Time seemed to be one of the themes of the various Korean designers on show at the 100% Design London exhibition at Earl’s Court. Cha Il-gu graduated from London’s Royal College of Art and at last year’s show was selected as a “Next Generation Design Leader” and a “Most Promising Talent” at 100% Future. He returned this year with his “Trace of Time” wall clock for design company enSalt: part clock, part calendar, part wipeboard, the hour hand erases your appointments as it sweeps around the clock face, reminding you that you only have one chance to do something right, then it’s gone.
Less urgent, more homely, were the Daily Life Clocks designed by Byeon Dongjin.
With these clocks it takes a while to figure out the time, but after a while it falls into place: a small dog running through a landscape is the second hand. He is pursued by a young girl, the minute hand, while the grandmother plods behind as the hour hand. Round the circle of their home town they go every day, and to relieve them of the monotony of their daily lives Byeon has designed a companion clock where they are on holiday in the Maldives.
Both these designers had stands of their own, while back at the official KIDP-sponsored Korea Design Pavilion another exhibitor was playing with time: the Time Saving Clock.
Made especially for people who are not punctual, the Time Saving Clock teaches people the value of time and how to save time. The watch’s needle is attached to the screws, so depending on your intentions will show both the time set earlier by you, and the actual, current time.

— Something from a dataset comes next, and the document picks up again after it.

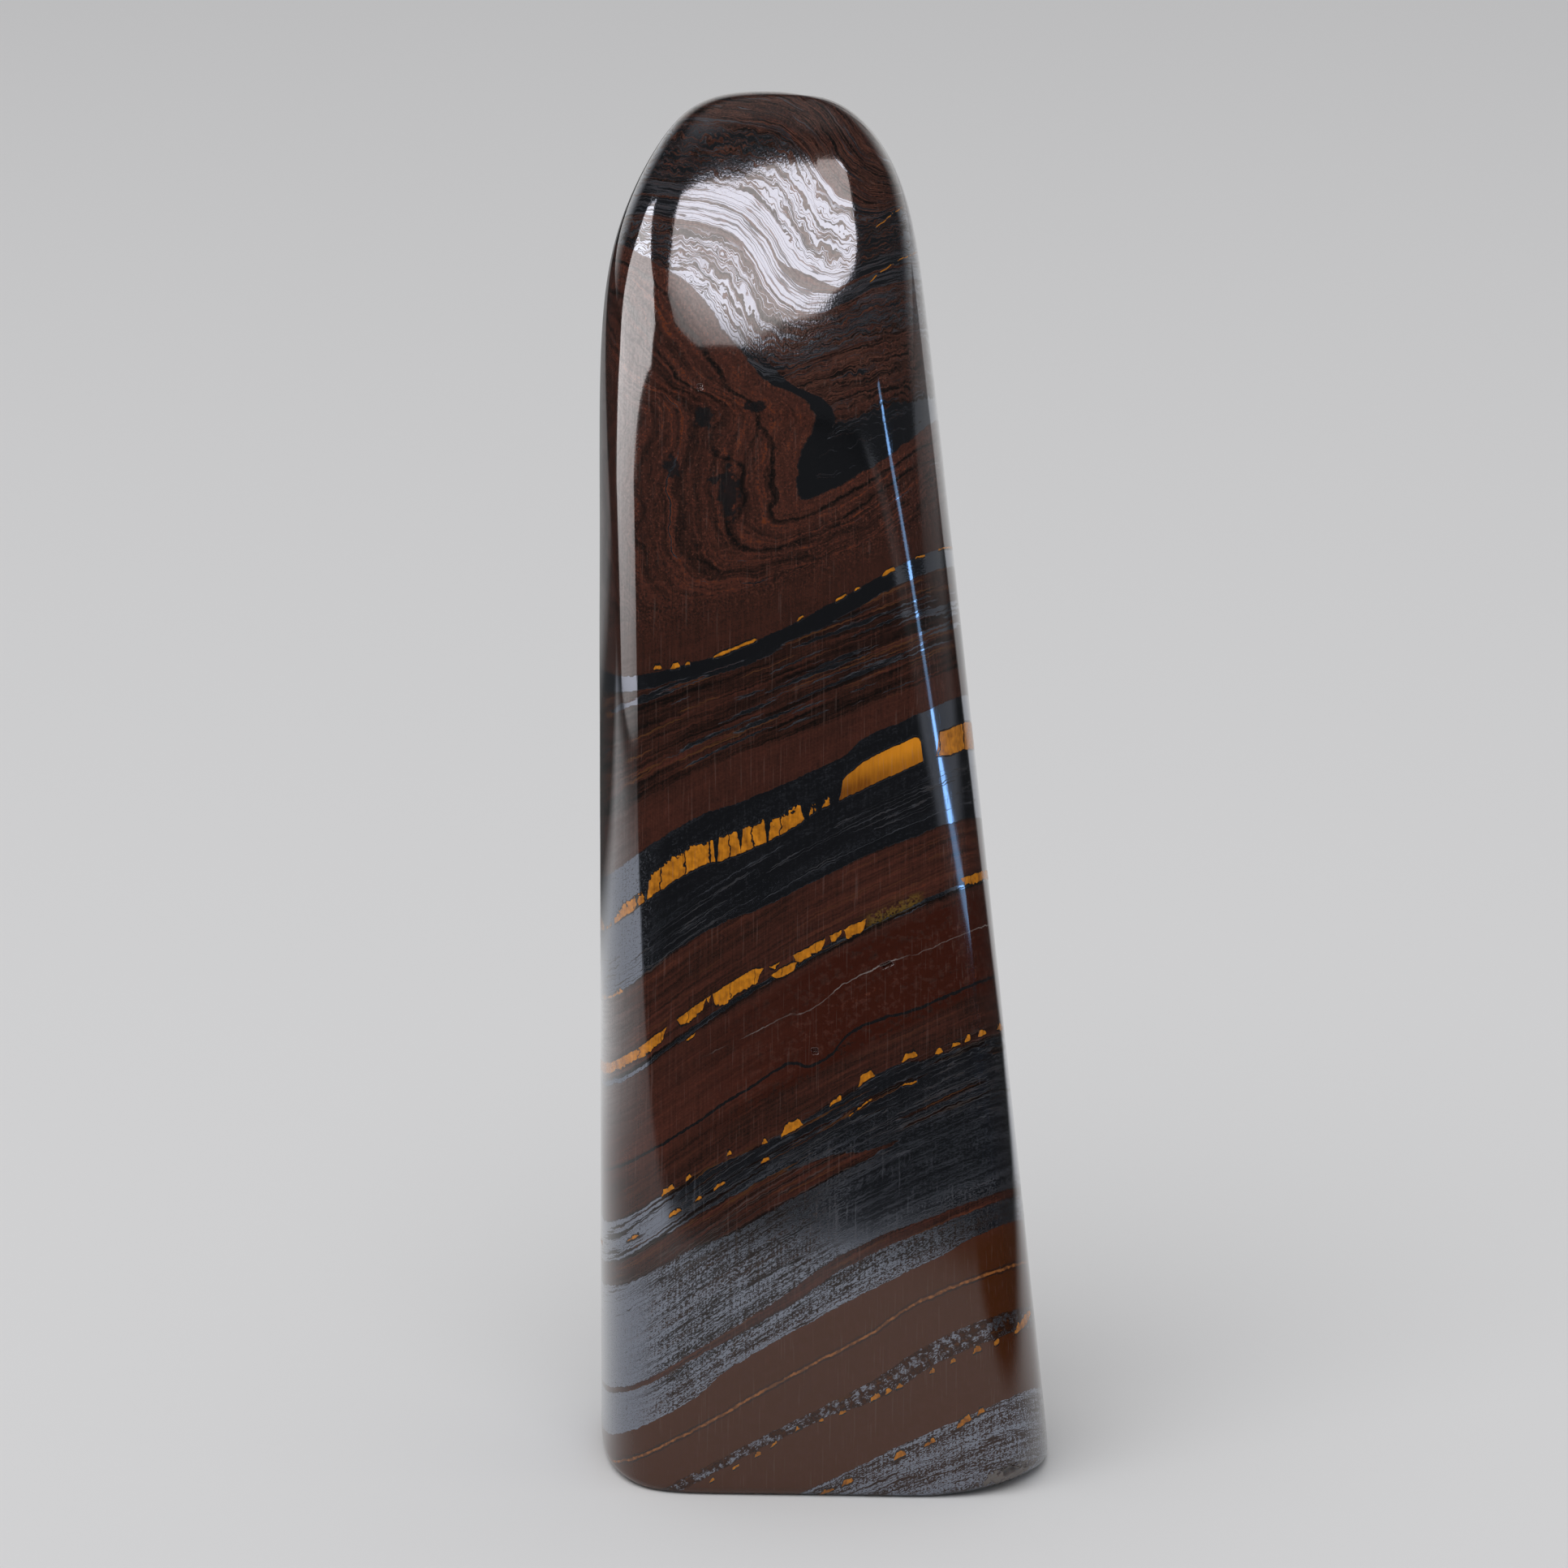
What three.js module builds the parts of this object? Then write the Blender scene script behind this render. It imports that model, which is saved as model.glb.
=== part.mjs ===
// Banded ironstone tower: one free-standing piece of polished tiger iron (hematite, red jasper and
// tiger's eye in one stone). A round-ended blank is ground on flat laps to a few broad facets, and
// tumbling then softens every edge between them. Millimetres and degrees, +Z up, -Y is the front.
// The origin is the centre of the bounding box, on the flat base.
import * as THREE from "three";
import { mergeVertices } from "three/addons/utils/BufferGeometryUtils.js";

// ---- Driving dimensions ------------------------------------------------------------------------
const HEIGHT = 120; // overall, base to crown
const DOME_CENTRE = 92; // height from which the crown's surface is measured radially
const BASE_ROUND = 1.1; // radius of the softened edge round the base

// Each facet is a plane that the lap ground. bearing: the way it faces, turned from the front towards
// the right. lean: how far its face looks upwards. reach: from the axis to the plane, level with the
// base. A face that looks straight up has its height in place of a reach. edge: the length over which
// its rim blends into the facets beside it, so a small value leaves a crisp edge.
const FACETS = [
  { name: "front", bearing: -2, lean: 2.2, reach: 14.6, edge: 1.1 },
  { name: "back", bearing: 178, lean: 2.6, reach: 14.8, edge: 2.2 },
  { name: "left", bearing: -84, lean: 0, reach: 18.0, edge: 2.2 },
  { name: "right", bearing: 90, lean: 6.3, reach: 21.8, edge: 1.6 },
  { name: "front_left", bearing: -52, lean: 0.8, reach: 20.0, edge: 1.2 },
  { name: "front_right", bearing: 60, lean: 5.8, reach: 24.0, edge: 0.9 },
  { name: "shoulder_right", bearing: 58, lean: 9.4, reach: 28.0, edge: 1.0 },
  { name: "back_left", bearing: -135, lean: 2.0, reach: 19.5, edge: 2.4 },
  { name: "back_right", bearing: 132, lean: 4.0, reach: 21.0, edge: 2.4 },
  { name: "crown_front", bearing: 4, lean: 26, reach: 59.6, edge: 1.2 },
  { name: "crown_left", bearing: -88, lean: 32, reach: 84.9, edge: 2.0 },
  { name: "crown_right", bearing: 84, lean: 38, reach: 97.3, edge: 1.5 },
  { name: "crown_back", bearing: 176, lean: 40, reach: 104, edge: 2.6 },
  { name: "crown_top", bearing: 0, lean: 90, height: HEIGHT, edge: 1.0 },
  { name: "base_bevel", bearing: 46, lean: -58, reach: 20.3, edge: 0.5 },
];

// ---- Sampling of the surface -------------------------------------------------------------------
const SEGMENTS = 64; // round the stone
const WALL_RINGS = 40; // from the softened base edge to the level of the dome's centre
const DOME_RINGS = 17; // from there to the crown
const ROUND_RINGS = 4; // in the softened base edge
const BLANK_RADIUS = 20;
const FAR_OUTSIDE = 4 * BLANK_RADIUS; // further along a ray than any facet
const BISECTIONS = 48; // halvings that find a facet along a ray
const WELD = 1e-3; // vertices closer than this are one

const QUARTER_TURN = Math.PI / 2;
const rad = THREE.MathUtils.degToRad;

/** A facet as a plane: its outward unit normal, its distance from the origin and its edge. */
function groundPlane({ bearing, lean, reach, height, edge }) {
  const level = Math.cos(rad(lean));
  const rise = Math.sin(rad(lean));
  const normal = new THREE.Vector3(
    Math.sin(rad(bearing)) * level,
    -Math.cos(rad(bearing)) * level,
    rise,
  );
  const distance = height === undefined ? reach * level : height * rise;
  return { normal, distance, edge };
}

/** True outside the tumbled stone: each plane adds a share that grows as the point nears and passes it. */
function isOutside(point, planes) {
  let share = 0;
  for (const { normal, distance, edge } of planes) {
    share += Math.exp((normal.dot(point) - distance) / edge);
  }
  return share > 1;
}

/** The point of the tumbled surface on a ray from inside the stone. */
function surfacePoint(start, direction, planes) {
  let near = 0;
  let far = FAR_OUTSIDE;
  const point = new THREE.Vector3();
  for (let step = 0; step < BISECTIONS; step++) {
    const middle = (near + far) / 2;
    point.copy(start).addScaledVector(direction, middle);
    if (isOutside(point, planes)) far = middle;
    else near = middle;
  }
  return point;
}

/** Half outline of the blank, from the centre of its base to the top of its dome. */
function blankProfile() {
  const profile = [new THREE.Vector2(0, 0)];
  for (let i = 0; i <= ROUND_RINGS; i++) {
    const turn = (i / ROUND_RINGS) * QUARTER_TURN;
    const inset = BASE_ROUND * (1 - Math.sin(turn));
    profile.push(new THREE.Vector2(BLANK_RADIUS - inset, BASE_ROUND * (1 - Math.cos(turn))));
  }
  for (let i = 1; i <= WALL_RINGS; i++) {
    const height = BASE_ROUND + (i / WALL_RINGS) * (DOME_CENTRE - BASE_ROUND);
    profile.push(new THREE.Vector2(BLANK_RADIUS, height));
  }
  for (let i = 1; i <= DOME_RINGS; i++) {
    const turn = (i / DOME_RINGS) * QUARTER_TURN;
    const radius = i === DOME_RINGS ? 0 : BLANK_RADIUS * Math.cos(turn);
    profile.push(new THREE.Vector2(radius, DOME_CENTRE + BLANK_RADIUS * Math.sin(turn)));
  }
  return profile;
}

/** The blank with every vertex ground back to the facets. */
function grind(planes) {
  const geometry = new THREE.LatheGeometry(blankProfile(), SEGMENTS);
  geometry.rotateX(QUARTER_TURN);
  const position = geometry.getAttribute("position");
  const vertex = new THREE.Vector3();
  for (let i = 0; i < position.count; i++) {
    vertex.fromBufferAttribute(position, i);
    const start = new THREE.Vector3(0, 0, Math.min(vertex.z, DOME_CENTRE));
    const direction = vertex.clone().sub(start);
    const length = direction.length();
    if (length < WELD) continue; // the centre of the base stays
    const ground = surfacePoint(start, direction.normalize(), planes);
    if (vertex.z < BASE_ROUND) ground.addScaledVector(direction, length - BLANK_RADIUS);
    position.setXYZ(i, ground.x, ground.y, ground.z);
  }
  geometry.deleteAttribute("normal");
  geometry.deleteAttribute("uv");
  return mergeVertices(geometry, WELD);
}

/** Puts the bounding box's centre on the Z axis and its base at zero, at the stated height. */
function place(geometry) {
  geometry.computeBoundingBox();
  const { min, max } = geometry.boundingBox;
  geometry.translate(-(min.x + max.x) / 2, -(min.y + max.y) / 2, -min.z);
  return geometry.scale(1, 1, HEIGHT / (max.z - min.z));
}

/** Polished ironstone: dark red-brown on average, glossy, with a metallic share from its hematite. */
function ironstoneFinish() {
  return new THREE.MeshStandardMaterial({ color: 0x40241d, roughness: 0.22, metalness: 0.25 });
}

const tower = new THREE.Mesh(place(grind(FACETS.map(groundPlane))), ironstoneFinish());
tower.name = "ironstone_tower";

const part = new THREE.Group();
part.name = "banded_ironstone";
part.add(tower);

export default part;
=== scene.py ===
"""Polished tower of banded ironstone: hematite, red jasper and golden tiger's eye in one stone.

The stone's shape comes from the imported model. Its bands are one solid material, so they run right
through the stone and meet round its edges. Bands and hollows are measured in millimetres, +Z up the
tower and -Y out of its front. The studio is measured in metres.
"""

import math

import bpy
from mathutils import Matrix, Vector


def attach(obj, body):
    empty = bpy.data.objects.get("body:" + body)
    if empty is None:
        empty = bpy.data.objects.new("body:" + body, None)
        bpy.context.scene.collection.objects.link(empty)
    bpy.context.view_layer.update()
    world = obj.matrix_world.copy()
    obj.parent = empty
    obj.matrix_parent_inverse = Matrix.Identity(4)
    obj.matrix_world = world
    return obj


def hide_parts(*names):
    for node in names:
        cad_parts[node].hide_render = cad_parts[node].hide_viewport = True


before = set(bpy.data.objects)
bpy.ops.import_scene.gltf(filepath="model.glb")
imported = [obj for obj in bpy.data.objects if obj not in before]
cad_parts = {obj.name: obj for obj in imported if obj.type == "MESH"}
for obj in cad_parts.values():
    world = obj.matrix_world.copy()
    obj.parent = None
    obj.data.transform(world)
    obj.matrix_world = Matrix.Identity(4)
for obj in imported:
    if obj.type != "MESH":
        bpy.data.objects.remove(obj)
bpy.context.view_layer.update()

MM = 0.001

# ---- Shader values -----------------------------------------------------------------------------
# The sockets of a Mix node, by number because several of them share a name.
MIX_SHARE = 0
MIX_FIRST_NUMBER, MIX_SECOND_NUMBER = 2, 3
MIX_FIRST_COLOUR, MIX_SECOND_COLOUR = 6, 7
MIXED_COLOUR = 2


class Field:
    """A number that varies from place to place. Arithmetic on it adds the Math nodes that do it."""

    def __init__(self, recipe, socket):
        self.recipe = recipe
        self.socket = socket

    def reckon(self, operation, *numbers):
        return self.recipe.node("ShaderNodeMath", {"operation": operation}, dict(enumerate(numbers)))

    def __add__(self, other):
        return self.reckon("ADD", self, other)

    def __radd__(self, other):
        return self.reckon("ADD", other, self)

    def __sub__(self, other):
        return self.reckon("SUBTRACT", self, other)

    def __rsub__(self, other):
        return self.reckon("SUBTRACT", other, self)

    def __mul__(self, other):
        return self.reckon("MULTIPLY", self, other)

    def __rmul__(self, other):
        return self.reckon("MULTIPLY", other, self)

    def __truediv__(self, other):
        return self.reckon("DIVIDE", self, other)

    def __rtruediv__(self, other):
        return self.reckon("DIVIDE", other, self)

    def __abs__(self):
        return self.reckon("ABSOLUTE", self)

    def root(self):
        return self.reckon("SQRT", self)

    def at_least(self, other):
        return self.reckon("MAXIMUM", self, other)

    def at_most(self, other):
        return self.reckon("MINIMUM", self, other)

    def rise(self, low, high):
        """0 below low and 1 above high, with a smooth step between. It falls where high is the lower."""
        sockets = {"Value": self, "From Min": low, "From Max": high}
        return self.recipe.node("ShaderNodeMapRange", {"interpolation_type": "SMOOTHSTEP"}, sockets)

    def near(self, centre, half_width, blur):
        """1 within half_width of centre, and 0 from blur further out."""
        return abs(self - centre).rise(half_width + blur, half_width)

    def swing(self):
        """How far a noise is from its middle, a half."""
        return self - 0.5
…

A third Korean designer was exhibiting independently from the official pavilion: Lee Chai-young, a recent MA graduate from Central St Martin’s shared a stand with classmate Chinese-born Hwang Siwen.
Lee’s focus is playing with the cooperative relationship between optics and surfaces: mirrors with illuminated designs embedded in them, or mirrored table lamps.

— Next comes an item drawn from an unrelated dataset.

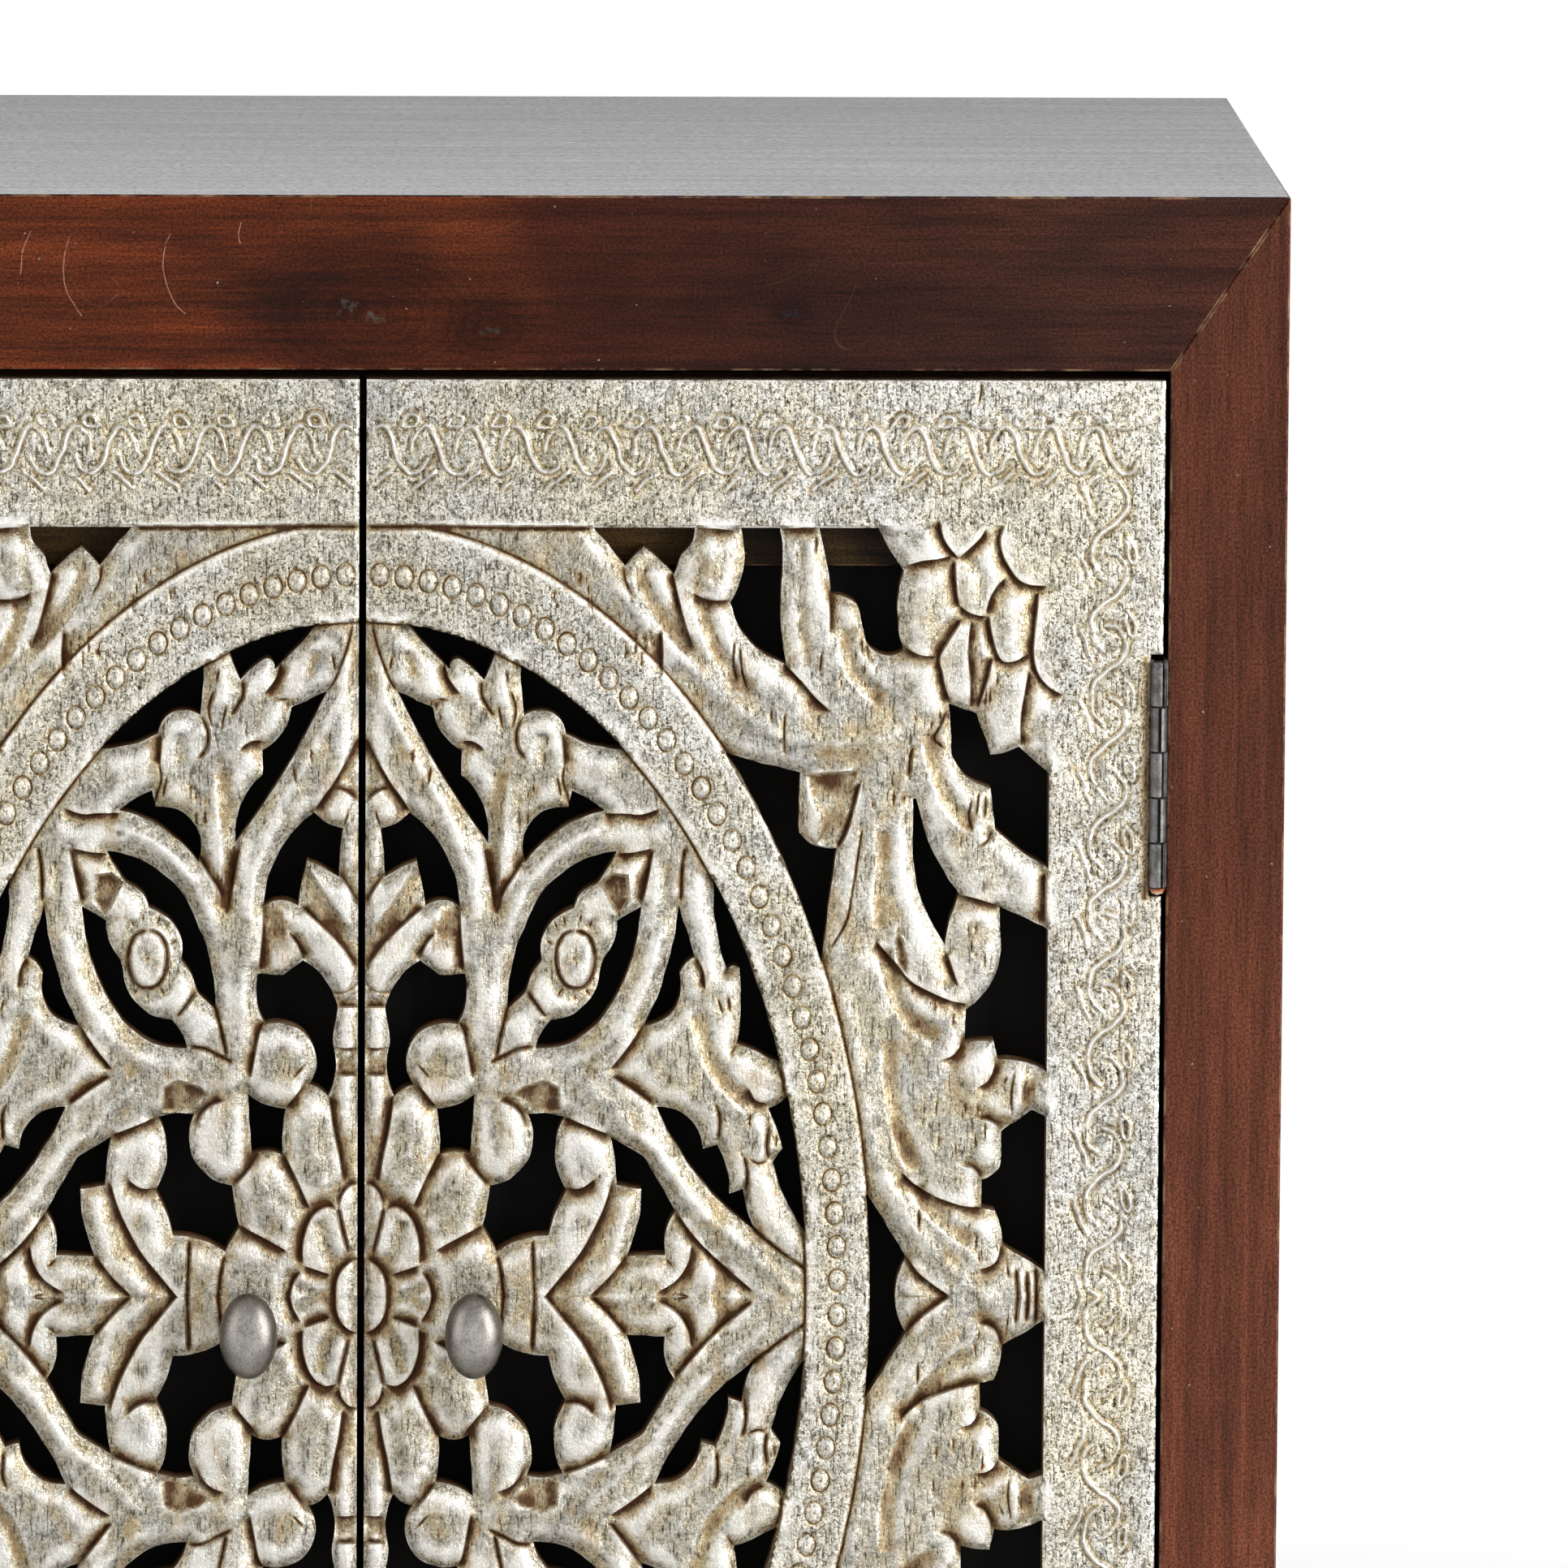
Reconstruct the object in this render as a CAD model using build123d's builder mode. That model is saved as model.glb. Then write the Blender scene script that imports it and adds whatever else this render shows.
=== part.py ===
from build123d import *
import os

# Two-door cabinet with carved, pierced doors, modelled piece by piece at its real size.
# Millimetres. X runs to the right, Y to the back and Z up. The origin is on the floor, in the
# middle of the space that the closed cabinet takes up, with its knobs.

os.makedirs("parts", exist_ok=True)

# ------------------------------------------------------------------ driving dimensions
case_width = 760
case_depth = 400
case_height = 916
board = 20                 # thickness of the case boards and of the face frame
rail_face = 72             # height of the face frame's rails, seen from the front
stile_face = 48.5          # width of the face frame's stiles, seen from the front
glide_height = 6
glide_radius = 15
glide_inset = 45
back_thickness = 6
rebate_width = 8

door_gap_top = 4
door_gap_hinge = 2.1
door_gap_centre = 3        # between the two doors
carved_thickness = 18
back_frame_thickness = 12
backing_thickness = 3
back_rail_height = 79
hinge_stile_width = 46
meeting_batten_width = 7

border_top = 61            # height of the carved border along the top and the bottom
border_side = 46.4         # width of the carved border on the hinge side
ground_depth = 4           # how far the leaves lie below the border and the ring
strap_depth = 1
strap_width = 6
ring_outer = (210.5, 322.5)  # half width and half height of the oval band
ring_inner = (184.5, 282)

oval_stretch = 1.5         # the medallion and the knobs are taller than wide by this much
boss = (10.5, 22)
petal_tiers = (            # petals, inner and outer radius and depth of each tier
    (12, 31, 61, 1.5),
    (8, 8, 30, 1),
)

knob_reach = 26            # from the door's face to the knob's crown
knob_radius = 12
knob_foot = 7
knob_seat = 8              # half width of the flat that the knob stands on
knob_x = 46.5
knob_below_centre = 13
bolt_radius = 2
bolt_head = (5, 3)         # radius and height
bolt_grip = 10             # how far the bolt goes into the knob

knuckle_radius = 3.35
knuckle_pitch = 18.9
knuckle_gap = 0.3
knuckle_count = 5
pin_radius = 1.6
pin_clearance = 0.05
pin_tip = 2.9
leaf_thickness = 1.5
leaf_width = 17
hinge_axis_in = 1.7        # the pin stands this far inside the door's edge
hinge_axis_out = 1         # and this far in front of its face
hinge_drop = 191.8         # from the case's top down to the upper hinge
hinge_room = 2.5           # notch above a hinge
screw_head = 3.3           # radius of a countersunk head, as deep as a hinge leaf is thick
screw_shank = 1.5
screw_sides = 8            # screws are drawn with few faces, because there are many
screw_pitch = 32           # between the screws of one hinge leaf
screw_length = 14
backing_screw_length = 26  # through the backing board and the back frame into the panel
stop_gap = 0.3             # between the closed doors and the rails that stop them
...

Back at the main Korean pavilion, the stand itself was a work of design: Korean calligraphy on Korean mulberry paper formed the ceiling for the exhibition, under which the various design companies showed their work. Some of the exhibitors had also appeared last year. One of the most eye-catching exhibits was a matrix of LED lights which could be programmed to display different patterns and colours. To relax after the show, Tangerine & Partners, the only European design firm with a branch in Seoul, presented an ergonomic chair designed to stop you from slouching in your seat.
100% Design London was at Earls Court Exhibition Centre, 23-26 September 2010.